Chaque élément du décor est modélisé de son côté, pour être ensuite assemblé aux autres "comme dans un immense puzzle, explique Caroline Miousse, designer chez Ubisoft Montréal et responsable de la modélisation de Notre-Dame de Paris. Chaque module a son utilité et va à un ou plusieurs endroits très spécifiques. Si jamais on veut en modifier un, cela en affecte parfois dix autres. On nomme cela l’effet domino."
Quatorze mois de travail pour Notre-Dame
Véritable symbole de Paris, à une époque où le fer de la Tour Eiffel n'était même pas encore extrait des mines, Notre-Dame est le cœur de l'intrigue d'ACU. Les développeurs ont décidé de recréer la bâtisse à taille quasi-réelle.
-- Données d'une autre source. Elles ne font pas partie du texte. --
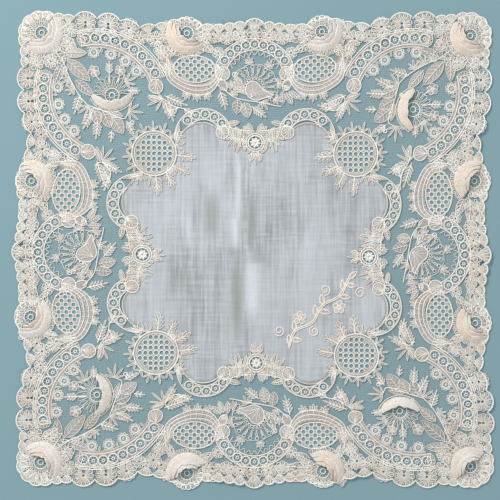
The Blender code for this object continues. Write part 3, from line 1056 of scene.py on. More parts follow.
def draw_rose(lace, rose):
    """The flat part of a raised rose: its pierced eye and the lobes round it."""
    lace.repeat = ONCE
    lace.true_square = False
    away = rose.facing + 180
    if rose.name.startswith("inner"):
        x, y = spoke((rose.x, rose.y), 4.8, rose.facing)
        eye(lace, x, y, 4.5)
        for i in range(11):
            angle = away - 80 + 16 * i
            loop = [(5.0, 0), (8.0, 0.55), (11.4, 1.25), (12.6, 0), (11.4, -1.25), (8.0, -0.55)]
            lace.cord(moved(loop, x, y, angle), FINE_CORD, closed=True)
            bead = spoke((x, y), 5.7, angle + 8)
            lace.ring(*bead, 0.6, VEIN, 6)
        x, y = rose.x, rose.y
        outer = arc((x, y), rose.radius + 1.3, rose.facing - 66, rose.facing + 66, 20)
        lace.strip(outer, arc((x, y), rose.radius - 1.0, rose.facing - 66, rose.facing + 66, 20))
        lace.cord(outer, FINE_CORD)
    else:
        x, y = rose.x, rose.y
        reach = 13.2 if rose.name.startswith("corner") else 10.4
        eye(lace, x, y, 4.2)
        fan(lace, x, y, reach, away - 86, away + 86, 9, 7.2)
        fan(lace, x, y, 7.4, 0, 360, 14, 4.4, FINE_CORD)
        start, end = rose.facing - 84, rose.facing + 84
        fan(lace, x, y, rose.radius + 2.8, start, end, 15, rose.radius - 0.6, FINE_CORD)
    lace.true_square = True


def eye(lace, x, y, radius):
    """A pierced eye: a ring of small holes round a little ring."""
    lace.void(circle(x, y, radius, 14))
    lace.ring(x, y, radius, CORD, 18)
    lace.ring(x, y, radius * 0.4, CORD, 9)
    for i in range(12):
        ends = [spoke((x, y), reach, 30 * i) for reach in (radius * 0.45, radius)]
        lace.cord(ends, EYE_SPOKE)


def draw_side_flowers(lace):
    """The flat flower within each side arch: a closed petal under rows of beads and rays, with its stem."""
    lace.repeat = QUARTERS
    x, y = -0.2, 105.9
    lace.cord(curve_through(SIDE_STEM), CORD)
    leaf(lace, x - 5.0, y - 4.6, 118, 16.0, 0.3, 4, 0.3)
    leaf(lace, x - 7.0, y - 3.0, 150, 9.5, 0.34, 3)
    closed = [(-5.0, 1.8), (-2.2, 4.2), (1.6, 3.4), (4.4, 0.2), (8.0, -2.6), (11.8, -4.9)]
    closed += [(6.5, -6.4), (1.0, -8.0), (-3.6, -6.0), (-5.6, -2.0), (-5.0, 1.8)]
    closed = curve_through(closed, 3)[:-1] + (x, y)
    lace.patch(closed, 0.7, 0.85)
    lace.cord(closed, CORD, closed=True)
    for end_x, end_y in ((-3.6, 1.4), (-0.8, 2.8), (2.0, 1.2), (4.4, -1.8), (7.4, -4.0)):
        vein = curve_through([(-2.4, -6.0), (0.4 * end_x - 1.0, 0.4 * end_y - 3.0), (end_x, end_y)], 4)
        lace.cord(vein + (x, y), VEIN, lift=0.5)
    for i in range(12):
        angle = -24 + 19.0 * i
        bead = spoke((x, y), 6.0, angle)
        lace.void(circle(*bead, 1.1, 8))
        lace.ring(*bead, 0.85, FINE_CORD, 7)
        bead = spoke((x, y), 7.9, angle + 9)
        lace.ring(*bead, 0.7, VEIN, 7)
    for i in range(11):
        angle = -34 + 18.5 * i
        spot = spoke((x, y), 8.8, angle)
        finger(lace, *spot, angle, 3.6, 1.3)
        far = spoke((x, y), 13.3, angle)
        lace.ring(*far, 1.1, FINE_CORD, 8)
    rim = [spoke((x, y), 14.6 + 0.8 * (i % 2), -36 + 15.5 * i) for i in range(13)]
    lace.cord(curve_through(rim, 3), FINE_CORD)


@functools.lru_cache(maxsize=1)
def drawn_lace():
    """The whole lace, drawn once for all its pieces."""
    lace = Lace()
    lace.keep_clear = [(rose.x, rose.y, 0.66 * rose.radius) for rose in ROSES if rose.rise > 3.2]
    lace.level = BORDER_LEVEL
    lace.open = 1.0
    draw_edge(lace)
    draw_border_filling(lace)
    lace.open = 0.35
    draw_corner_arches(lace)
    draw_side_arches(lace)
    draw_shell(lace)
    draw_side_flowers(lace)
    draw_sprays(lace, CORNER_SPRAYS, QUARTERS)
    for stem in CORNER_STEMS:
        lace.cord(curve_through(stem), CORD)
    draw_sprays(lace, SIDE_SPRAYS, QUARTERS)
    lace.open = 0.9
    lace.keep_clear = []
    for rose in ROSES:
        draw_rose(lace, rose)
    lace.open = 0.4
    lace.level = INNER_RING_LEVEL
    draw_inner_ring(lace)
    draw_sprays(lace, LINEN_SPRAYS, EIGHTHS)
    draw_sprays(lace, LINEN_CORNER_SPRAYS, QUARTERS)
    return lace


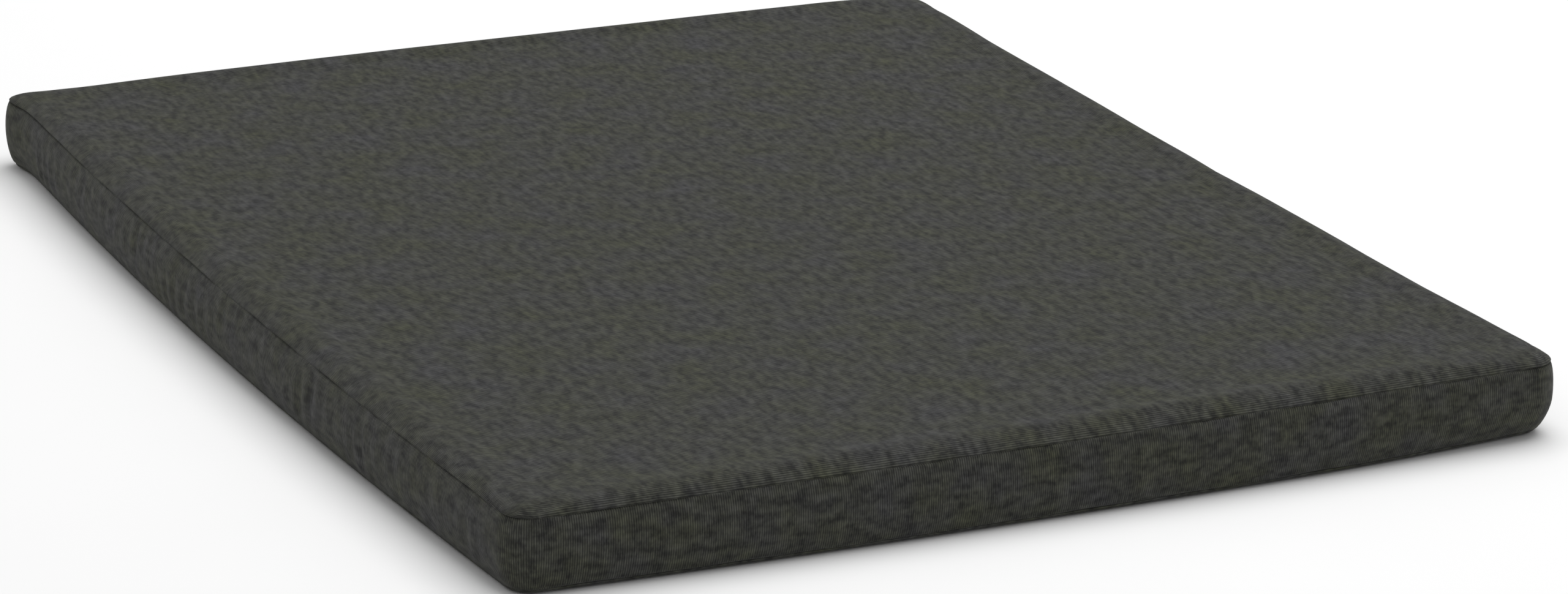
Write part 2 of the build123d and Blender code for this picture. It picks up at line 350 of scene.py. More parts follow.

La cathédrale a représenté le plus gros challenge pour l'équipe québécoise. "Lorsqu'on commence, c'est beaucoup de recherches. Il y en a eu d'ailleurs tout le long du processus de création, notamment pour apprendre l'architecture religieuse. C'est très important que le résultat soit le plus cohérent et plausible possible, on ne sait pas qui sont nos joueurs, ça peut très bien être des architectes", explique Caroline Miousse, qui avoue être encore "obsédée" par le monument parisien.
Rien que pour Notre-Dame, il a fallu quatorze mois de travail intensif et trois millions de polygones. Un travail d'orfèvre réalisé à partir de 4 000 photos et d'autres sources immédiatement disponibles sur internet, notamment celles issues de Google Maps. Fait étonnant : Caroline Miousse ne s'est rendue à Paris qu'après avoir réalisé le bâtiment.
La designer a aussi collaboré avec des artistes spécialisés dans les textures pour modéliser chacune des briques, explique le site américain The Verge (en anglais). Des historiens ont également été appelés à la rescousse, afin d'aider à replacer les peintures de l'époque, qui ont désormais disparu.
"On ne peut pas tout recréer exactement !"
Les puristes remarqueront tout de même que certains détails manquent et que des anachronismes subsistent. L'orgue à l'intérieur de la cathédrale, par exemple, n'a pas pu être modélisé à l'identique parce qu'il est protégé par un droit d'auteur, explique Melty.fr. La flèche en pierre au sommet de la cathédrale, sur laquelle on peut grimper dans le jeu, n'existait pas à l'époque.
Autre erreur historique : la Bastille. La forteresse est présente jusqu'à la fin du jeu, alors qu'elle devrait normalement être détruite dès le début de la Révolution, à partir du 14 juillet 1789. "Le but n'est pas d'être historiquement juste à 100%, se justifie le directeur artistique Mohamed Gambouz sur le site The Verge (lien en anglais). C'est de proposer au joueur un cadre crédible, une ville crédible."
Assassin's Creed est un jeu vidéo et n'a pas la prétention d'être une reconstitution historique. Une telle opération n'était de toute façon pas réalisable. La ville comporte trop d'édifices différents, de rues, de souterrains. "Pour New York ou Boston pendant la Révolution américaine (le décor d'Assassin's Creed III), nous avons dû déterrer beaucoup d'informations, car beaucoup de choses avaient été détruites, explique quant à lui Maxime Durand, historien chez Ubisoft, toujours dans The Verge. A Paris, c'est l'inverse : tout est intéressant et nous sommes obligés de décider d'enlever certaines choses."
Trop audacieux pour les consoles
Malgré cette conscience des contraintes, Ubisoft a tout de même été un peu trop ambitieux avec Assassin's Creed Unity, aux vues des nombreux bugs dont se plaignent les premiers joueurs. Depuis la sortie du jeu aux Etats-Unis, mardi 11 novembre, une pluie de commentaires de fans déçus s'abat sur les sites spécialisés, comme Steam. "Une énorme surprise (dans le graphisme), malheureusement autant de déception niveau optimisation", résume l'un d'entre eux.
Chaque fois, les joueurs se plaignent des sauts d'images et de la lenteur du jeu, dû à l'excès de détails, mal digéré par les consoles. Ubisoft avait annoncé qu'Assassin's Creed Unity tournerait à 30 images par seconde et en 900p sur la Sony PlayStation 4 et la Microsoft Xbox One. Soit à très haute définition. Le nombre d'images chute en réalité régulièrement à 20 par secondes, selon le site Hitek, ce qui crée des bugs.
Assassin's Creed Unity qui rame sur PS4 par hitekfr
Les mauvaises langues diront que les temps de chargement sont tellement longs que l'on peut en profiter pour apprendre la véritable histoire de la Révolution française dans un bon vieux bouquin.